Reproduce every entry exactly as shown.

[begin Extracted records]

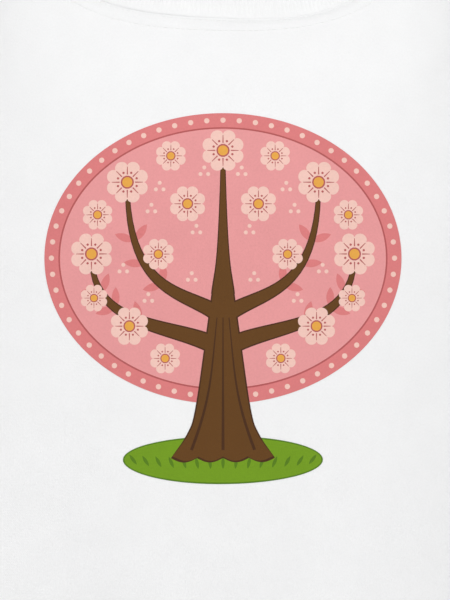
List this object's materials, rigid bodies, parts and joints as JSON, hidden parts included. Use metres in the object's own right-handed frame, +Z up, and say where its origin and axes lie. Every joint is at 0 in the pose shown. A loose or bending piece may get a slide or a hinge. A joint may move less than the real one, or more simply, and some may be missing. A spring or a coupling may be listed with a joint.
{
  "type": "t-shirt",
  "caption": "Short-sleeved crew-neck T-shirt of white jersey, shaped as it is worn, with ribbed collar, turned hems and a round blossom-tree ornament printed on the chest.",
  "frame": {"origin": "midway between the two points where the shoulder seams meet the collar, where a wearer's shoulders carry the shirt", "axes": "+Z up along the wearer's body, front of the shirt towards -Y, +X towards the wearer's left arm"},
  "size_m": [0.7046, 0.2777, 0.734],
  "materials": {
    "jersey": "fine single-jersey knit, matt white",
    "rib_knit": "one-by-one rib knit, matt white",
    "tape": "narrow herringbone tape, matt white",
    "pink_ink": "soft pink ink in the knit",
    "green_ink": "soft green ink in the knit",
    "brown_ink": "soft brown ink in the knit"
  },
  "bodies": {
    "root": {"front_panel": "jersey", "back_panel": "jersey", "left_sleeve": "jersey", "right_sleeve": "jersey", "neck_rib": "rib_knit", "neck_tape": "tape", "print_crown": "pink_ink", "print_foot": "green_ink", "print_tree": "brown_ink"}
  },
  "joints": []
}
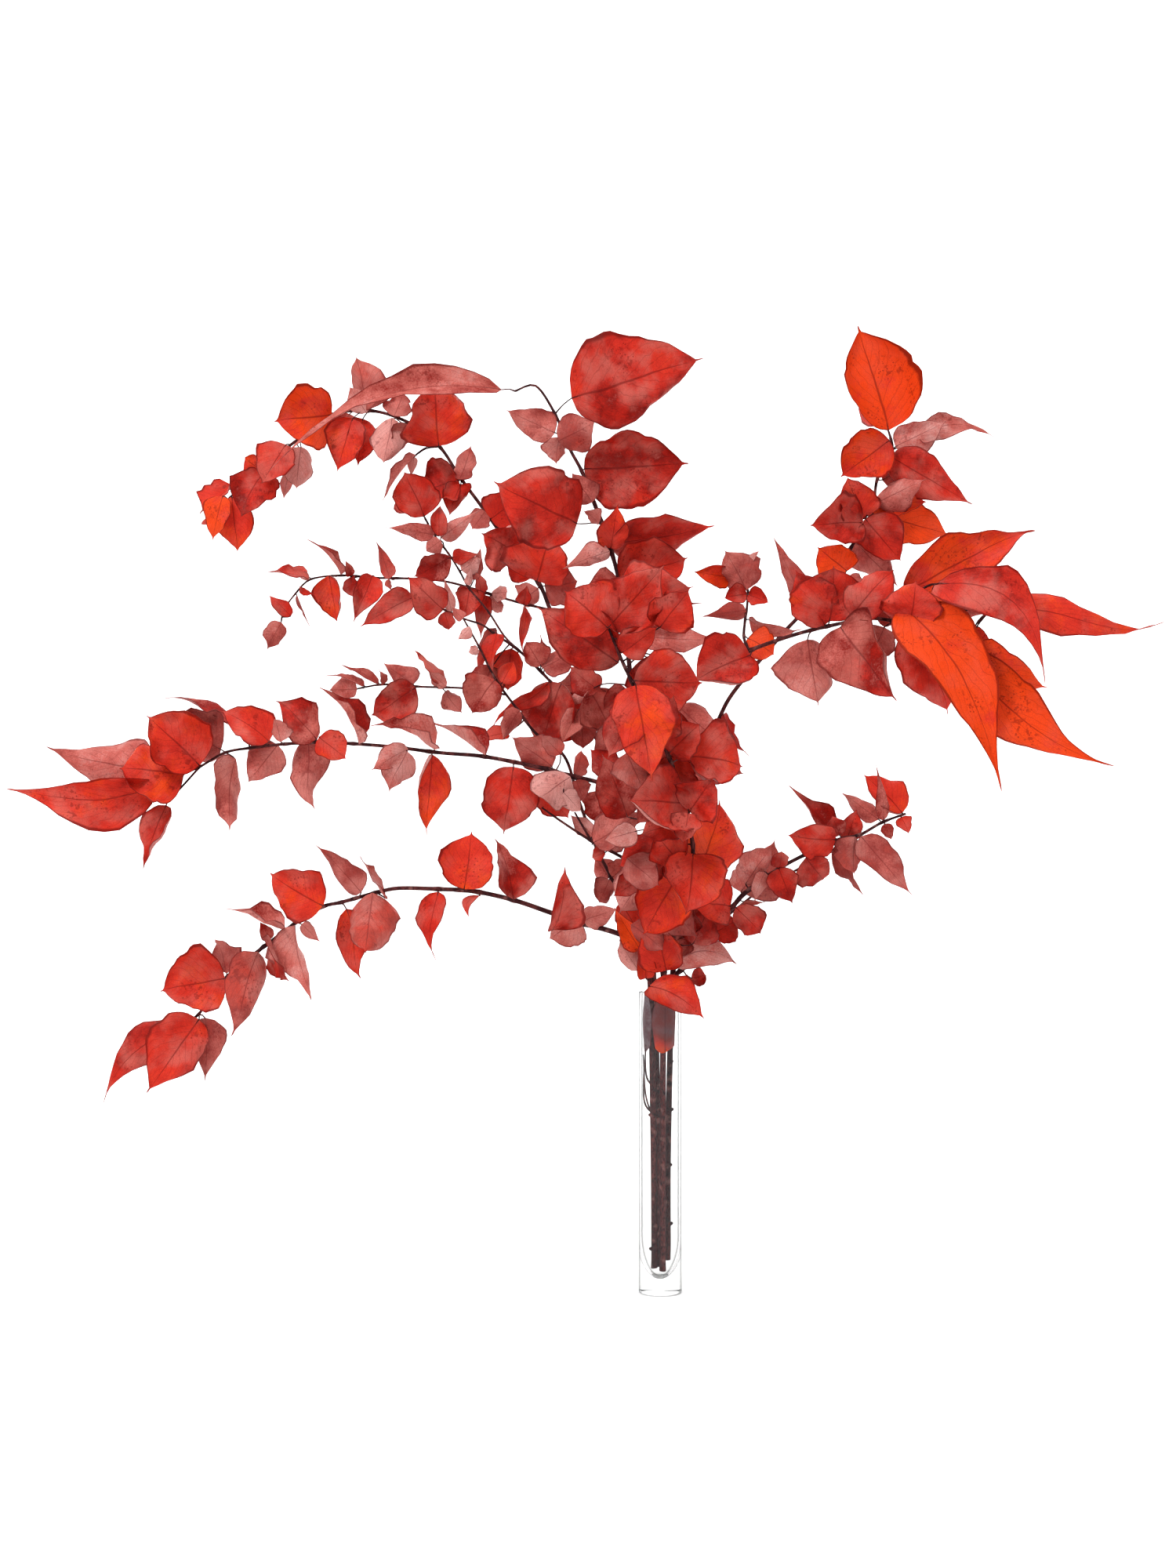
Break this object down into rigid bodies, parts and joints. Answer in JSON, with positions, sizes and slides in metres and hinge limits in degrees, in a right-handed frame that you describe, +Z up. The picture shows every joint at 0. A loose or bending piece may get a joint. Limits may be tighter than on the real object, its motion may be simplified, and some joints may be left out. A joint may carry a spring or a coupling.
{
  "type": "preserved eucalyptus branches in a glass tube vase",
  "caption": "Red-dyed preserved eucalyptus branches with round, drip-tipped leaves, standing loose in a slim clear glass tube vase.",
  "frame": {"origin": "centre of the vase's flat underside", "axes": "+Z up along the vase's axis, -Y towards the viewer of the picture, +X to the viewer's right"},
  "size_m": [0.9197, 0.3857, 0.826],
  "materials": {
    "clear_glass": "clear, glossy",
    "dyed_leaf_left": "soft satin, red dye",
    "dyed_leaf_upper_left": "soft satin, red dye",
    "dyed_leaf_centre": "soft satin, red dye",
    "dyed_leaf_right": "soft satin, orange-red dye"
  },
  "bodies": {
    "root": {"glass_vase": "clear_glass", "stem_left": "dyed_leaf_left", "stem_upper_left": "dyed_leaf_upper_left", "stem_centre": "dyed_leaf_centre", "stem_right": "dyed_leaf_right"}
  },
  "joints": []
}
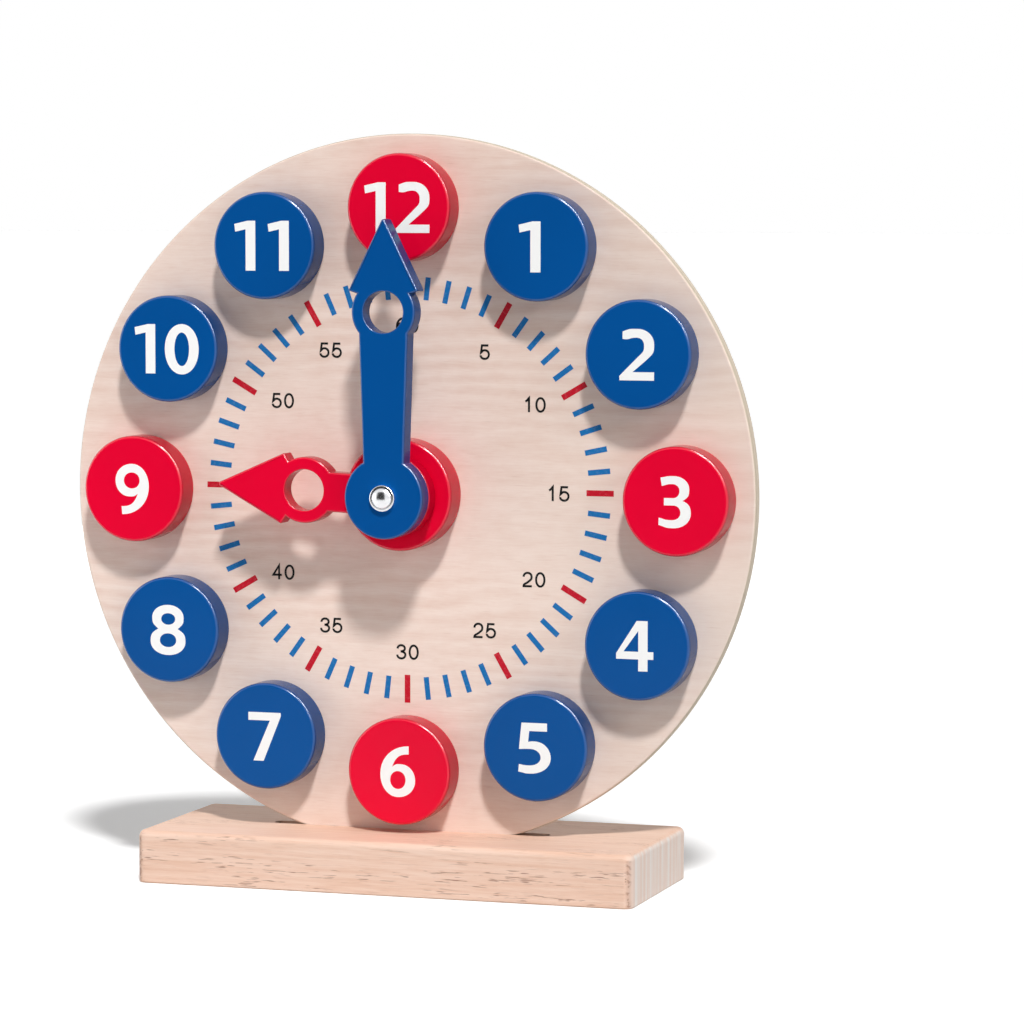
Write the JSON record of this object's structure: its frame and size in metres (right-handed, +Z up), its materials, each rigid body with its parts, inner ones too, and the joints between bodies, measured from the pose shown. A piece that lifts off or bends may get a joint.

[end Extracted records]

## [Complete output]
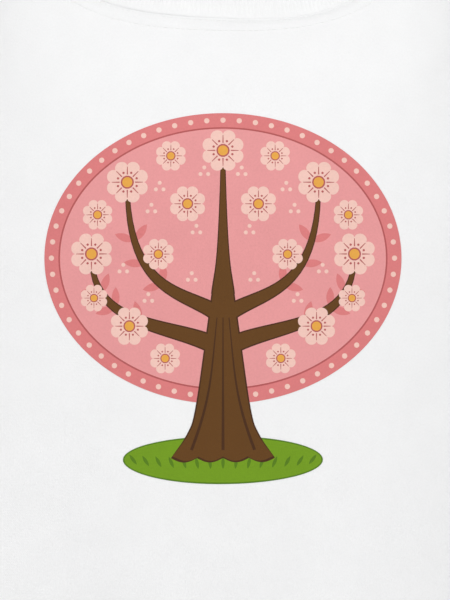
List this object's materials, rigid bodies, parts and joints as JSON, hidden parts included. Use metres in the object's own right-handed frame, +Z up, and say where its origin and axes lie. Every joint is at 0 in the pose shown. A loose or bending piece may get a slide or a hinge. A joint may move less than the real one, or more simply, and some may be missing. A spring or a coupling may be listed with a joint.
{
  "type": "t-shirt",
  "caption": "Short-sleeved crew-neck T-shirt of white jersey, shaped as it is worn, with ribbed collar, turned hems and a round blossom-tree ornament printed on the chest.",
  "frame": {"origin": "midway between the two points where the shoulder seams meet the collar, where a wearer's shoulders carry the shirt", "axes": "+Z up along the wearer's body, front of the shirt towards -Y, +X towards the wearer's left arm"},
  "size_m": [0.7046, 0.2777, 0.734],
  "materials": {
    "jersey": "fine single-jersey knit, matt white",
    "rib_knit": "one-by-one rib knit, matt white",
    "tape": "narrow herringbone tape, matt white",
    "pink_ink": "soft pink ink in the knit",
    "green_ink": "soft green ink in the knit",
    "brown_ink": "soft brown ink in the knit"
  },
  "bodies": {
    "root": {"front_panel": "jersey", "back_panel": "jersey", "left_sleeve": "jersey", "right_sleeve": "jersey", "neck_rib": "rib_knit", "neck_tape": "tape", "print_crown": "pink_ink", "print_foot": "green_ink", "print_tree": "brown_ink"}
  },
  "joints": []
}
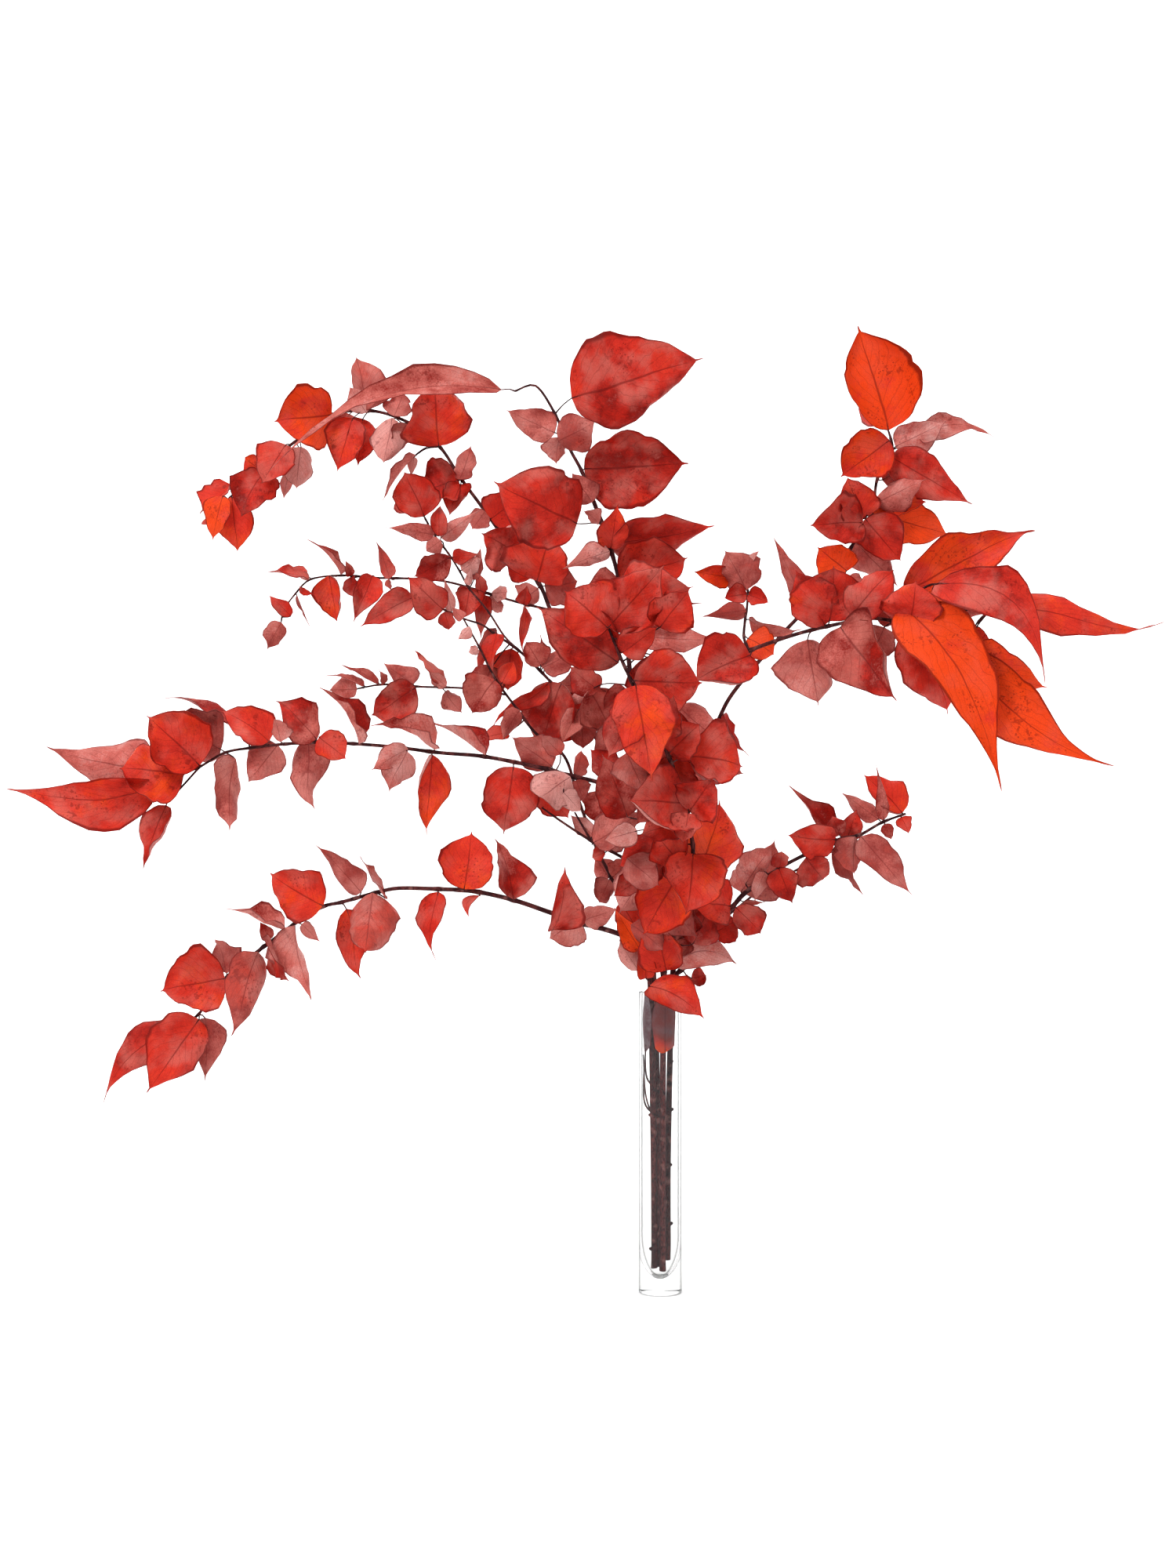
Break this object down into rigid bodies, parts and joints. Answer in JSON, with positions, sizes and slides in metres and hinge limits in degrees, in a right-handed frame that you describe, +Z up. The picture shows every joint at 0. A loose or bending piece may get a joint. Limits may be tighter than on the real object, its motion may be simplified, and some joints may be left out. A joint may carry a spring or a coupling.
{
  "type": "preserved eucalyptus branches in a glass tube vase",
  "caption": "Red-dyed preserved eucalyptus branches with round, drip-tipped leaves, standing loose in a slim clear glass tube vase.",
  "frame": {"origin": "centre of the vase's flat underside", "axes": "+Z up along the vase's axis, -Y towards the viewer of the picture, +X to the viewer's right"},
  "size_m": [0.9197, 0.3857, 0.826],
  "materials": {
    "clear_glass": "clear, glossy",
    "dyed_leaf_left": "soft satin, red dye",
    "dyed_leaf_upper_left": "soft satin, red dye",
    "dyed_leaf_centre": "soft satin, red dye",
    "dyed_leaf_right": "soft satin, orange-red dye"
  },
  "bodies": {
    "root": {"glass_vase": "clear_glass", "stem_left": "dyed_leaf_left", "stem_upper_left": "dyed_leaf_upper_left", "stem_centre": "dyed_leaf_centre", "stem_right": "dyed_leaf_right"}
  },
  "joints": []
}
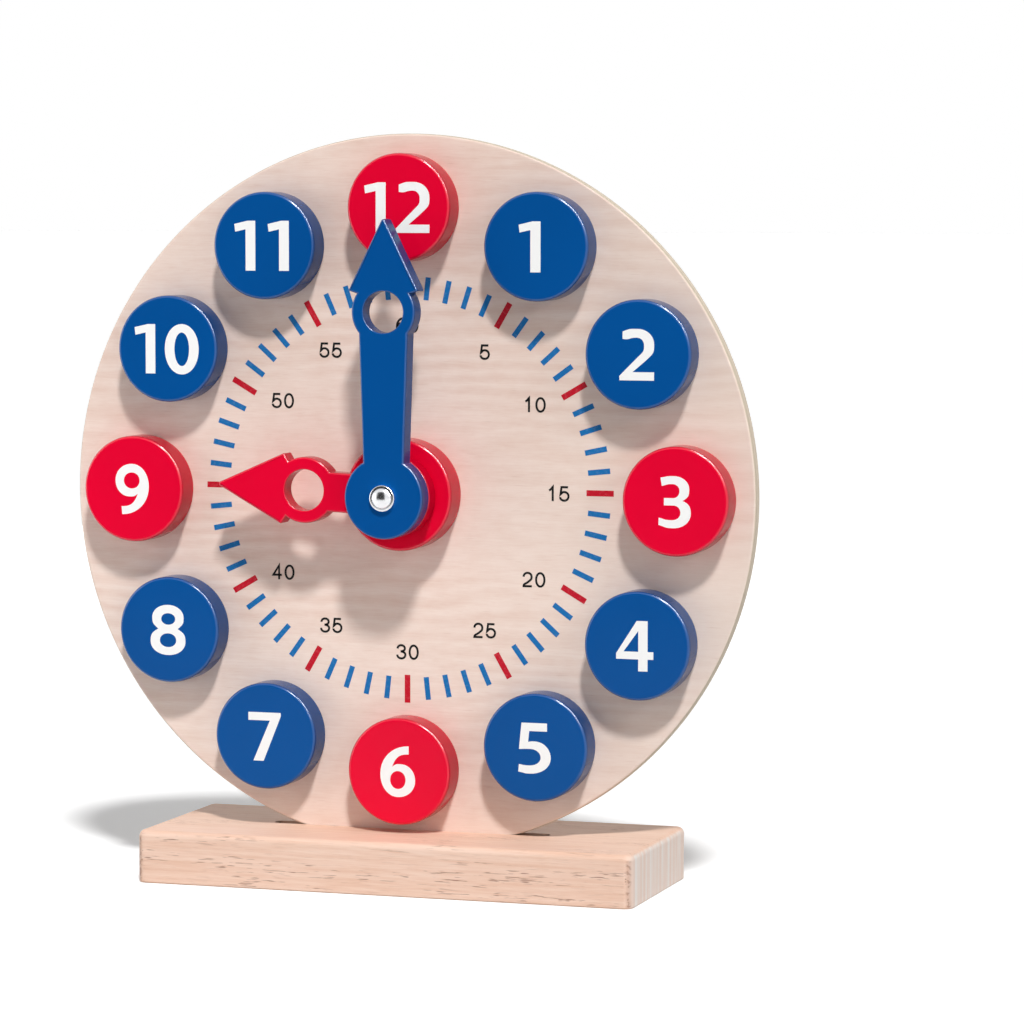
Write the JSON record of this object's structure: its frame and size in metres (right-handed, +Z up), its materials, each rigid body with its parts, inner ones too, and the joints between bodies, measured from the pose shown. A piece that lifts off or bends may get a joint.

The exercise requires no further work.